20.3 In Non-1,4,6, and 10s, the singular (plus others) are strong.
20.4 Active construction: ‘The dog bites the man’. Passive construction: ‘The man is bitten by the dog’.
20.5 Passives are built off the root, add -ya- plus middle endings.
20.6 In a passive construction, the logical object of the verb is the grammatical subject of the sentence.
21.1 A word cannot end in -s.
21.2 Bahuvrīhi (BV) - ‘much-rice’, i.e. ‘whose rice is much’, ‘whose B is A’, like an adjective, may change gender.
22.1 Participle: a word that is derived from a verb but functions like a noun or an adjective.
22.2 Past passive participles (PPPs): like ‘-ed’ in English, formed with -ta, -ita or -na.
22.3 Reduplication: loss of aspiration.
22.4 Long vowels reduplicate as short vowels.
22.5 Only the first consonant reduplicates (except when it doesn’t).

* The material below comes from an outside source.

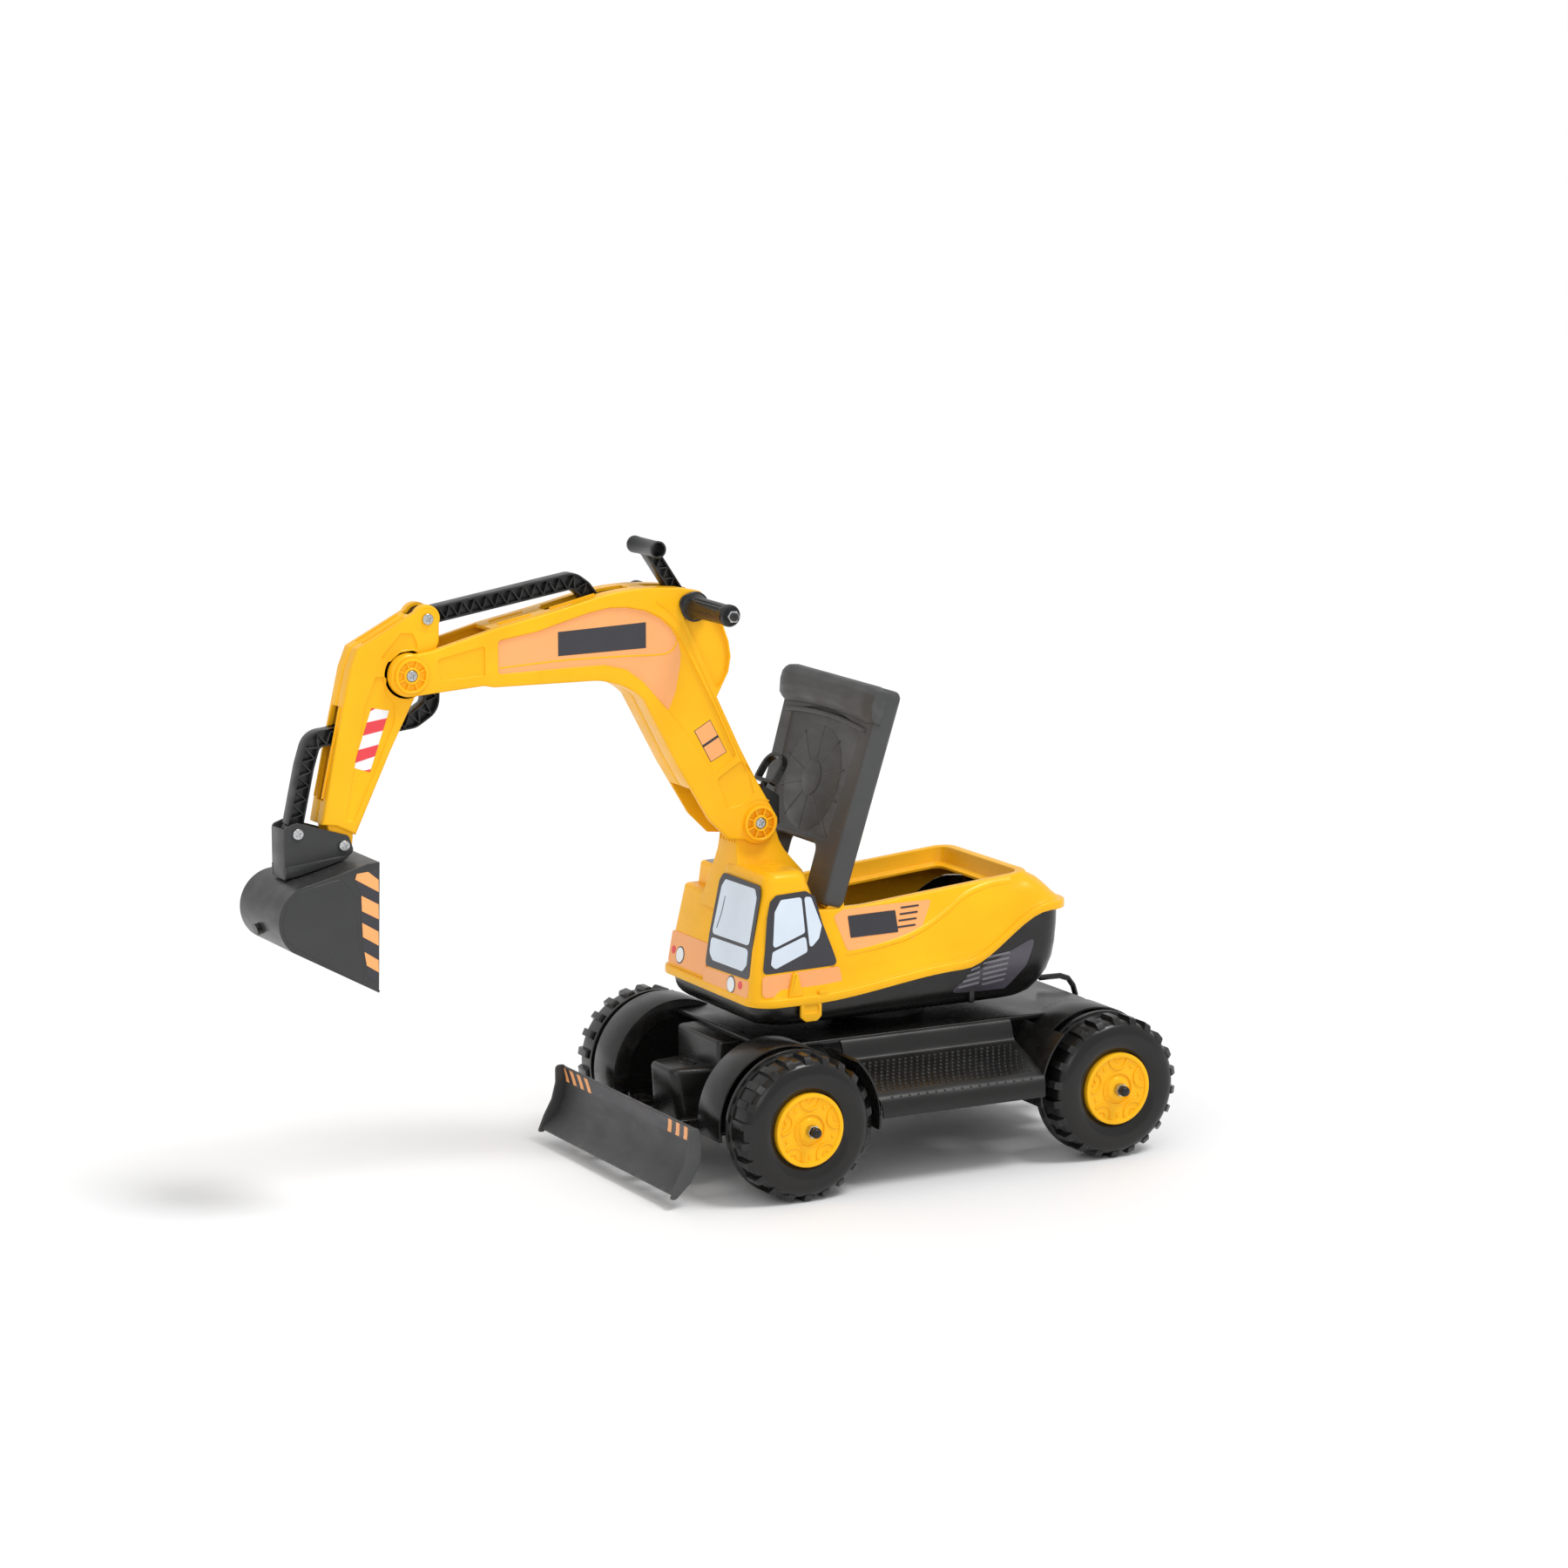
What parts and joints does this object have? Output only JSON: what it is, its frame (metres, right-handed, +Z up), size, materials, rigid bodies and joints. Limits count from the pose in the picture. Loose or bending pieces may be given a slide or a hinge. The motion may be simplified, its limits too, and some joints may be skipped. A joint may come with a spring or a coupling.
{
  "type": "ride-on toy digger",
  "caption": "Child's ride-on toy digger: four-wheeled chassis with a blade, a swivelling body with a lidded seat, and a lever-worked boom, dipper and bucket.",
  "frame": {"origin": "on the floor, under the middle of the whole digger's bounding box", "axes": "+Z up; the bucket and the blade face -Y; +X is the digger's left side"},
  "size_m": [0.4592, 1.0446, 0.7134],
  "materials": {
    "yellow_plastic": "glossy moulded plastic",
    "black_plastic": "glossy moulded plastic",
    "grey_plastic": "satin moulded plastic",
    "zinc_steel": "zinc plated"
  },
  "bodies": {
    "base": {"chassis": "black_plastic", "dozer_blade": "grey_plastic", "front_axle": "zinc_steel", "rear_axle": "zinc_steel", "turntable_ring": "grey_plastic", "swivel_bolt": "zinc_steel", "front_left_axle_nut": "zinc_steel", "front_left_axle_cap": "black_plastic", "front_right_axle_nut": "zinc_steel", "front_right_axle_cap": "black_plastic", "rear_left_axle_nut": "zinc_steel", "rear_left_axle_cap": "black_plastic", "rear_right_axle_nut": "zinc_steel", "rear_right_axle_cap": "black_plastic"},
    "front_left_wheel_body": {"front_left_wheel": "black_plastic", "front_left_hub_cap": "yellow_plastic"},
    "front_right_wheel_body": {"front_right_wheel": "black_plastic", "front_right_hub_cap": "yellow_plastic"},
    "rear_left_wheel_body": {"rear_left_wheel": "black_plastic", "rear_left_hub_cap": "yellow_plastic"},
    "rear_right_wheel_body": {"rear_right_wheel": "black_plastic", "rear_right_hub_cap": "yellow_plastic"},
    "hitch": {"hitch_pin": "black_plastic"},
    "upper_body": {"lower_tub": "black_plastic", "upper_shell": "yellow_plastic", "swivel_nut": "zinc_steel", "swivel_cover": "black_plastic", "lock_guide": "black_plastic", "seat_pin_left": "zinc_steel", "seat_pin_right": "zinc_steel"},
    "lock": {"lock_handle": "black_plastic"},
    "seat": {"seat_lid": "grey_plastic"},
    "boom": {"boom_left": "yellow_plastic", "boom_right": "yellow_plastic", "handgrip_left": "black_plastic", "handgrip_right": "black_plastic", "grip_rod": "zinc_steel", "grip_nut_left": "zinc_steel", "grip_nut_right": "zinc_steel", "elbow_bolt": "zinc_steel", "elbow_nut": "zinc_steel", "boom_pivot_bolt": "zinc_steel", "boom_pivot_nut": "zinc_steel", "link_anchor_pin": "zinc_steel"},
    "lever": {"control_lever": "black_plastic", "crank_pin": "zinc_steel"},
    "dipper": {"dipper_left": "yellow_plastic", "dipper_right": "yellow_plastic", "rod_bolt": "zinc_steel", "rod_nut": "zinc_steel"},
    "rod": {"control_rod": "black_plastic"},
    "bucket": {"bucket_shell": "black_plastic", "bucket_bracket": "black_plastic", "bucket_plug": "black_plastic", "bucket_bolt": "zinc_steel", "bucket_nut": "zinc_steel", "link_bolt": "zinc_steel", "link_nut": "zinc_steel"},
    "link": {"bucket_link": "black_plastic"}
  },
  "joints": [
    {"name": "front_left_wheel_roll", "type": "hinge", "parent": "base", "child": "front_left_wheel_body", "pos_m": [0.19, 0.0353, 0.082], "axis": [1, 0, 0], "continuous": true},
    {"name": "front_right_wheel_roll", "type": "hinge", "parent": "base", "child": "front_right_wheel_body", "pos_m": [-0.19, 0.0353, 0.082], "axis": [1, 0, 0], "continuous": true},
    {"name": "rear_left_wheel_roll", "type": "hinge", "parent": "base", "child": "rear_left_wheel_body", "pos_m": [0.19, 0.4313, 0.082], "axis": [1, 0, 0], "continuous": true},
    {"name": "rear_right_wheel_roll", "type": "hinge", "parent": "base", "child": "rear_right_wheel_body", "pos_m": [-0.19, 0.4313, 0.082], "axis": [1, 0, 0], "continuous": true},
    {"name": "hitch_pin_lift", "type": "slide", "parent": "base", "child": "hitch", "axis": [0, 0, 1], "range_m": [0, 0.028]},
    {"name": "body_swivel", "type": "hinge", "parent": "base", "child": "upper_body", "pos_m": [0, 0.2333, 0.172], "axis": [0, 0, 1], "continuous": true},
    {"name": "lock_pull", "type": "slide", "parent": "upper_body", "child": "lock", "axis": [0, 0.5446, 0.8387], "range_m": [0, 0.006]},
    {"name": "seat_hinge", "type": "hinge", "parent": "upper_body", "child": "seat", "pos_m": [0, 0.1353, 0.3015], "axis": [1, 0, 0], "range_deg": [-68.4, 3]},
    {"name": "boom_hinge", "type": "hinge", "parent": "upper_body", "child": "boom", "pos_m": [0, 0.0693, 0.39], "axis": [1, 0, 0], "range_deg": [-15, 24]},
    {"name": "dipper_hinge", "type": "hinge", "parent": "boom", "child": "dipper", "pos_m": [0, -0.3512, 0.587], "axis": [1, 0, 0], "range_deg": [-10, 20]},
    {"name": "lever_hinge", "type": "hinge", "parent": "boom", "child": "lever", "pos_m": [0, -0.0117, 0.639], "axis": [1, 0, 0], "range_deg": [-15, 8]},
    {"name": "rod_hinge", "type": "hinge", "parent": "dipper", "child": "rod", "pos_m": [0, -0.3267, 0.645], "axis": [1, 0, 0], "range_deg": [-20, 10]},
    {"name": "bucket_hinge", "type": "hinge", "parent": "dipper", "child": "bucket", "pos_m": [0, -0.4267, 0.4076], "axis": [1, 0, 0], "range_deg": [-8, 15]},
    {"name": "link_hinge", "type": "hinge", "parent": "bucket", "child": "link", "pos_m": [0, -0.4795, 0.4247], "axis": [1, 0, 0], "range_deg": [-14, 7]}
  ],
  "couplings": [
    {"joint": "lever_hinge", "follows": "dipper_hinge", "ratio": -0.724},
    {"joint": "rod_hinge", "follows": "dipper_hinge", "ratio": -0.981},
    {"joint": "bucket_hinge", "follows": "dipper_hinge", "ratio": 0.719},
    {"joint": "link_hinge", "follows": "dipper_hinge", "ratio": -0.675}
  ]
}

22.6 Velars reduplicate as palatals.
22.7 h- reduplicates as j-
23.1 -in indicates possession like hastin - ‘possessing a hand’.
23.2 nouns in -in go to -ī in nominative singular, like hastī.
24.1 Periphrastic future: like gantā-asi, agentive noun in -tā plus part of as, ‘to be’.
24.2 Auxiliary is dropped in all third-person forms.
24.3 Never use the word ‘gerundive’ (why?)
24.4 Future passive participles (FPPs) end in -tavya, -anīya (both easy) or -ya (hard).
24.5 How do you tell a gerund in -ya from an FPP in -ya? FPPs decline.
25.1 Pronominal adjectives are adjectives that decline like pronouns (except when they don’t). Example: sarve janāḥ.
25.2 hanti ‘he kills’; ghnanti ‘they kill’.